> _Stated problem_:
Search the data below for "object"; list each line that holds it.

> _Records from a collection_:
%%

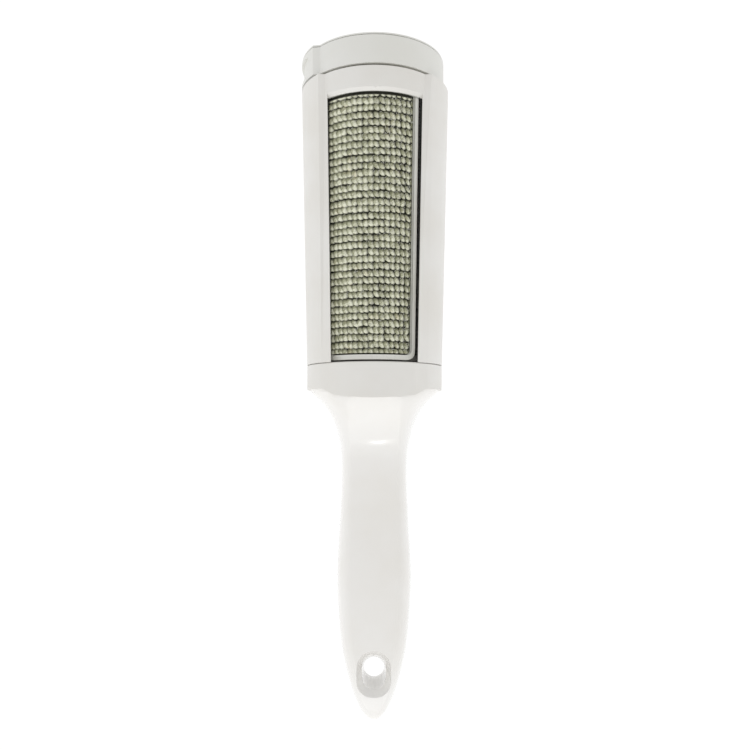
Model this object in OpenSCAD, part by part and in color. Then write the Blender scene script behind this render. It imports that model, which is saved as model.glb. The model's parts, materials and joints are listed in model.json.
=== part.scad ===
// Self-cleaning lint roller, lying on its back: +Z out of the window, +Y towards the knob,
// origin under the middle of the whole length, on the surface that it rests on. Millimetres.

/* [Handle] */
// Length of the handle below the seam between collar and tube
handle_len = 132; // [126:1:140]
// Wall of the two handle shells
handle_wall = 2.2; // [1.8:0.1:2.6]
// Diameter of the hanging hole
hang_hole_d = 8; // [6:0.1:9]
// Distance of the hanging hole from the handle's tip
hang_hole_from_tip = 16.9; // [15.5:0.1:18]

/* [Head] */
// Length of the tube between collar and knob
housing_len = 101; // [96:1:110]
// Outer radius of the tube's front at the collar
front_r_low = 25.1; // [24.9:0.1:25.3]
// Outer radius of the tube's front at the knob
front_r_high = 25.5; // [25.4:0.1:26]
// Outer radius of the raised side shoulders at the knob
shoulder_r_high = 27.25; // [27:0.05:28]
// Length of the window, from the collar
window_len = 92.7; // [86:0.1:93]

/* [Drum] */
// Radius over the cloth at the collar end
drum_r_low = 22.45; // [22:0.05:22.5]
// Radius over the cloth at the knob end
drum_r_high = 24.1; // [23.8:0.05:24.2]
// Gap between the cloth and the bore of the tube
drum_gap = 0.4; // [0.3:0.05:0.45]
// Angle that the knob and drum are turned away from straight
knob_turn = 4.7; // [0:0.1:8]

/* [Knob] */
// Height of the knob
knob_h = 10.4; // [9.5:0.1:12]
// Outer radius of the knob
knob_r = 25.5; // [25.2:0.1:25.6]
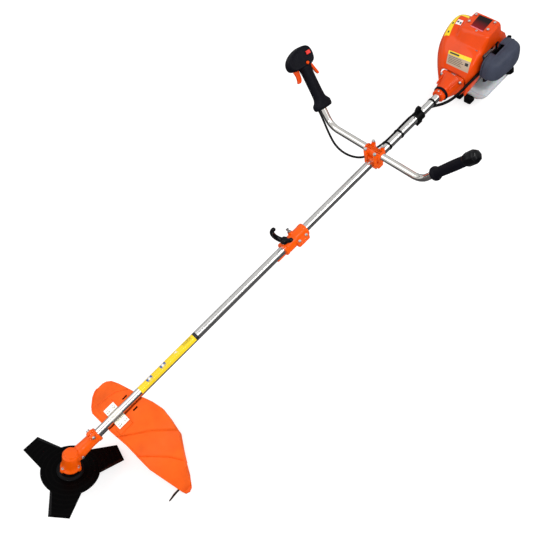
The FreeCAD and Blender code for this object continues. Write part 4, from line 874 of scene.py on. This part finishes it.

%%

> _Final answer_:
Model this object in OpenSCAD, part by part and in color. Then write the Blender scene script behind this render. It imports that model, which is saved as model.glb. The model's parts, materials and joints are listed in model.json.
The FreeCAD and Blender code for this object continues. Write part 4, from line 874 of scene.py on. This part finishes it.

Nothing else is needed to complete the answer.